Ties are undoubtedly formal and conventional, and many men these days are eschewing the tie with their business suit to appear more approachable and easy-going (many politicians have adopted this habit for obvious reasons).

Nevertheless, the tie is a default element of the suit ensemble and, if you are requested to wear a lounge suit, it would be sensible to adhere to the convention and wear a tie. If you find yourself at a much more casual occasion than you had been led to expect, it is easy to remove your tie and undo your top button – it is always sensible to err on the side of formality, and to adjust if necessary.

If you are wearing a tie, go for a classic four-in hand or half-Windsor knot. Full Windsor knots are bulky and should be avoided.

Lounge Suits for Women

Men’s clothing codes are prescriptive and easy to follow; it is much more challenging for women to get it right. If you are invited to a ‘lounge suits’ events, the best guidance is to think in terms of formal business attire. That means tailored dresses and matching jackets, a smart tailored day dress, a trouser suit, or a skirt and tailored jacket or coat.

If you’re going to a lounge suits event straight from work, you can dress up your usual office wear by swapping low heels for high-heeled shoes and replacing your everyday handbag with a small evening bag. Bold accessories, such as a striking necklace or earrings or a glamorous silk scarf, will pep up your outfit and make it look less mundane.

The main aim is to look chic and reasonably formal; reserve your more creative dressing for ‘smart casual’ events, which are described below.

Smart Casual

This most ambiguous of dress codes is likely to cause the most consternation. It is certainly vague and contradictory (can casual truly be smart?), but in essence it is simply a plea from a host to guests requesting them not to turn up in everyday ‘leisure’ clothes – trainers, jogging pants, sweatshirts, hoodies, beachwear, flip-flops etc. Once again, you are being requested to make some sort of effort, but the code gives you plenty of leeway and room for creativity. 

When you’re deciding what to wear, think carefully about the invitation, the venue, the time of day and the nature of the event. If you have received a printed invitation, then the event is probably at the formal end of the spectrum, so adjust your plans accordingly.

•Formal Smart Casual for Men

The best option is to wear a jacket or blazer, which you can team up with chinos or tailored trousers, and an open-necked shirt with a collar (ties are generally not necessary). Wear loafers, brogues or lace-ups, not trainers or sandals. Sweaters are fine if it is cold. If you’re outside in winter, opt for an overcoat rather than an anorak or parka. If you want to ring the changes, you could choose a Nehru jacket or a velvet jacket and accessorise it with a striking patterned shirt.
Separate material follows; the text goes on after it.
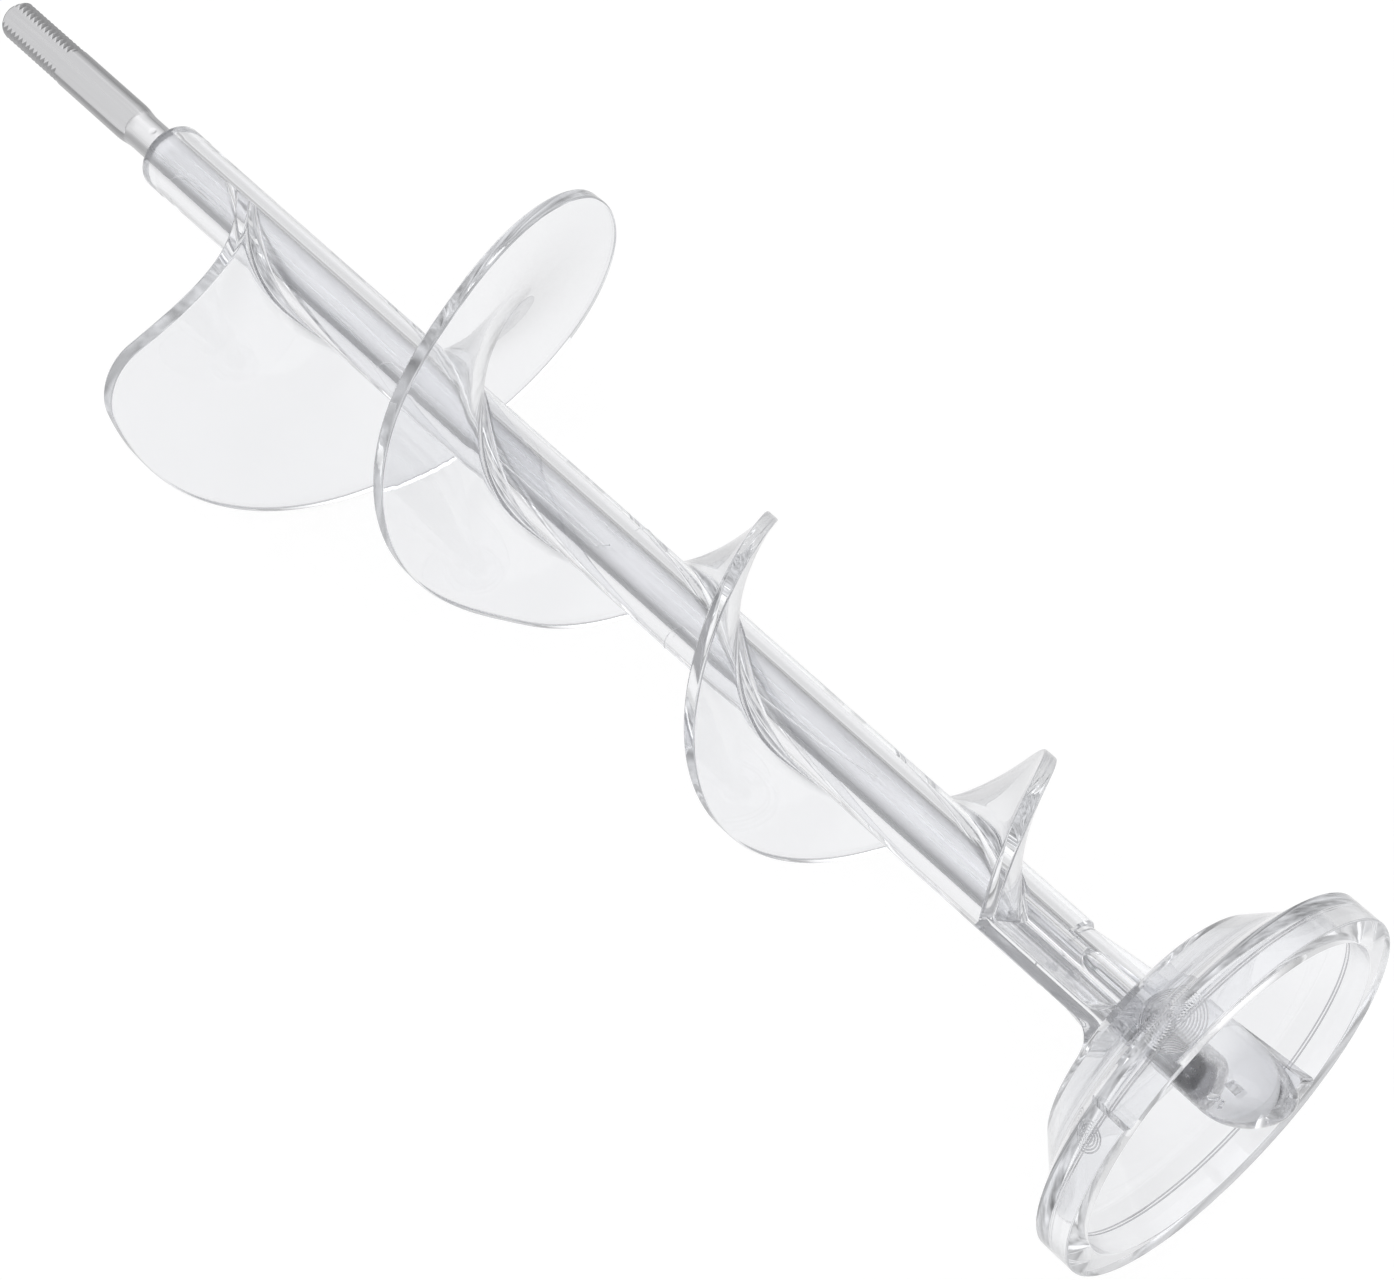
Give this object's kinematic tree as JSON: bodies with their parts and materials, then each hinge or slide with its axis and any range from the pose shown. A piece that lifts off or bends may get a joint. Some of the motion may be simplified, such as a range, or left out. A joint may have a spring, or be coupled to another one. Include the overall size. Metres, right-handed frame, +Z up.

•Informal Smart Casual for Men

This is getting very close to everyday clothing but make it a rule that you change your clothes for the event and ensure that everything you wear is laundered and at the smarter end of the spectrum. So, if you decide to wear jeans, choose a clean dark-coloured, well-fitting pair, rather than a baggy, faded pair with holes and frayed hems. Opt for a polo shirt or colourful printed shirt, rather than a collarless t-shirt, or pair a jacket with a plain black or white t-shirt and wear smart trainers or deck shoes rather than flip-flops or sandals.

•Formal Smart Casual for Women

For daytime parties, you can discard the tailored attire recommended for the Lounge Suits dress code, and opt for dresses, or skirts and trousers paired with silk or printed shirts, or chic cardigans. It’s fine to wear jeans, as long as they’re tailored and well-fitted – it’s a good idea to offset their informality with a tailored jacket and smart accessories. Discard the high-heels and opt for kitten heel, flats or loafers.
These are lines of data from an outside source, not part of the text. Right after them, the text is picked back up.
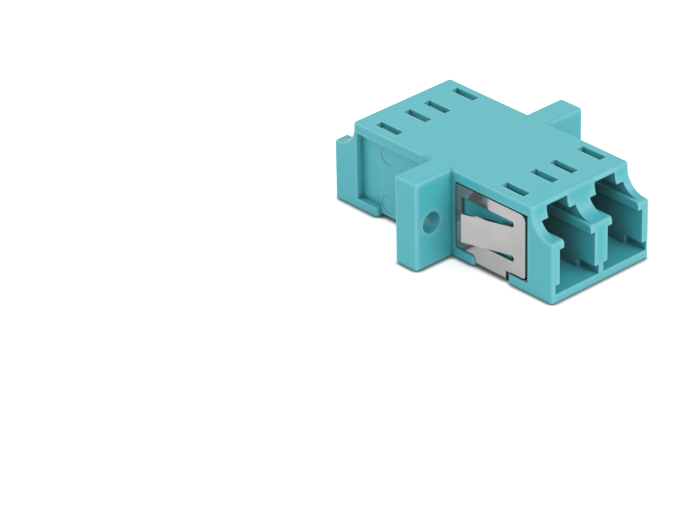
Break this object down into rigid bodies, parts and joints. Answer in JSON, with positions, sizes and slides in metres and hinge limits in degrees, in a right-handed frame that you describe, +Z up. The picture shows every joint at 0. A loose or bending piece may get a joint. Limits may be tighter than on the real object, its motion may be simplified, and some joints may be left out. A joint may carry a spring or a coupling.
{
  "type": "fibre optic adapter",
  "caption": "Flanged plastic coupler that joins two pairs of small-form fibre plugs mouth to mouth, with roof windows and a steel panel clip.",
  "frame": {"origin": "on the underside, below the middle of the panel flange", "axes": "+X along the fibres towards the mouth on the clip's half, +Y across the ports, +Z up out of the windowed roof"},
  "size_m": [0.0292, 0.022, 0.0093],
  "materials": {
    "housing_plastic": "satin aqua moulded plastic",
    "sleeve_ceramic": "ground white ceramic",
    "clip_steel": "bright rolled spring steel"
  },
  "bodies": {
    "root": {"front_housing": "housing_plastic", "rear_housing": "housing_plastic", "left_sleeve": "sleeve_ceramic", "right_sleeve": "sleeve_ceramic", "panel_clip": "clip_steel"}
  },
  "joints": []
}
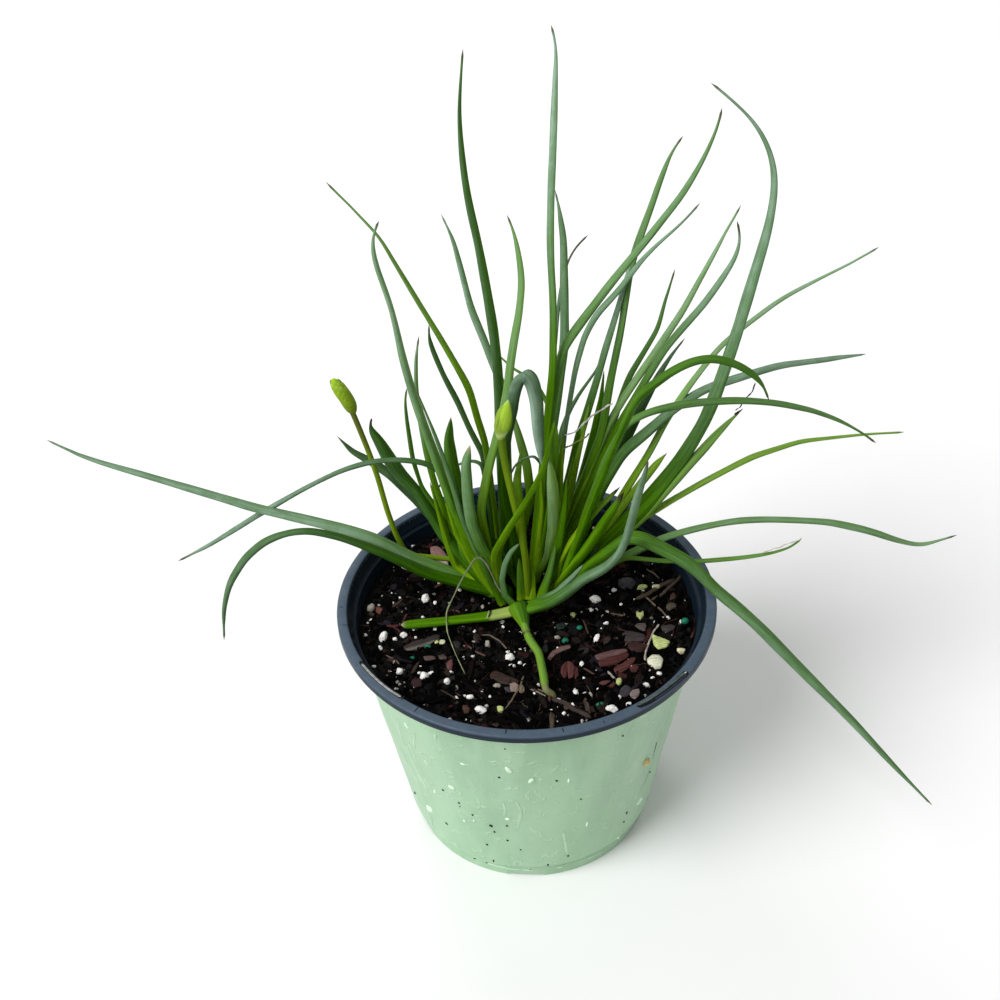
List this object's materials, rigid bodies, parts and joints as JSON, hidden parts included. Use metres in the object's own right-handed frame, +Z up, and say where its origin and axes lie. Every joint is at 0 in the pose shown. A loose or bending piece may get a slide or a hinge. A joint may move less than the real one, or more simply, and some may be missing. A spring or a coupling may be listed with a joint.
{
  "type": "potted bulbine",
  "caption": "Clump of long fleshy grass-like succulent leaves with lime flower spikes, in a tapered mint nursery pot with a dark rolled rim, filled with black potting mix.",
  "frame": {"origin": "on the pot's axis, in the plane of the feet that it stands on", "axes": "+Z up along the pot's axis, +X to the right in the picture's view, where the leaves spread widest, +Y away from the viewer"},
  "size_m": [0.3894, 0.163, 0.347],
  "materials": {
    "pot_mint": "satin mint outside, navy inside and over the rolled rim",
    "potting_mix": "moist black bark and peat mix with white perlite",
    "leaf": "fleshy leaf, bright at the base, with a grey bloom above",
    "leaf_grey": "fleshy leaf with a grey bloom",
    "spike": "matte lime green",
    "bark_pink": "matte dry bark",
    "bark_brown": "matte damp bark",
    "bark_grey": "matte damp bark",
    "husk_red": "matte layered bark scale",
    "twig": "matte twig"
  },
  "bodies": {
    "root": {"pot": "pot_mint", "potting_mix": "potting_mix", "shoot_left": "leaf", "shoot_back_left": "leaf", "shoot_centre": "leaf", "shoot_back_right": "leaf", "shoot_right": "leaf", "shoot_front": "leaf_grey", "flower_spike_left": "spike", "flower_spike_centre": "spike", "bark_chip_pink": "bark_pink", "bark_chip_brown": "bark_brown", "bark_chip_grey": "bark_grey", "husk_red_right": "husk_red", "husk_red_front": "husk_red", "twig_front": "twig", "stick_right": "twig"}
  },
  "joints": []
}
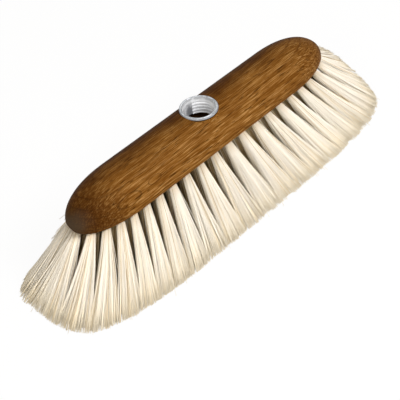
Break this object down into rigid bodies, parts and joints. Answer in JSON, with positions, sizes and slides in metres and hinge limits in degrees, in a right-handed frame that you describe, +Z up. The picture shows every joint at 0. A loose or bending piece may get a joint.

For evening parties, you may choose to dress up your look, with a more decorative cocktail-style dress, evening-stye trousers, statement jewellery and higher heels.

This is a dress code you can really enjoy – indulge in your love of colour, texture, striking patterns and flowing shapes, without the restraints of the more formal dress codes.

•Informal Smart Casual for Women

There is not much difference between these two dress codes and in general the daytime recommendations above would still be applicable. However, if you feel uncertain, be prepared to adjust your outfit at the spur of the moment. You could always substitute your kitten heels for sandals, put on a cardigan instead of a tailored jacket, or discard a flamboyant necklace, if you feel a tad over-dressed. It’s generally easier to deconstruct an over-smart outfit than dress up an overly informal outfit at the last moment, so err on the side of formality. Even if you are more over-dressed than your fellow partygoers, your host will appreciate the fact that you have made an effort.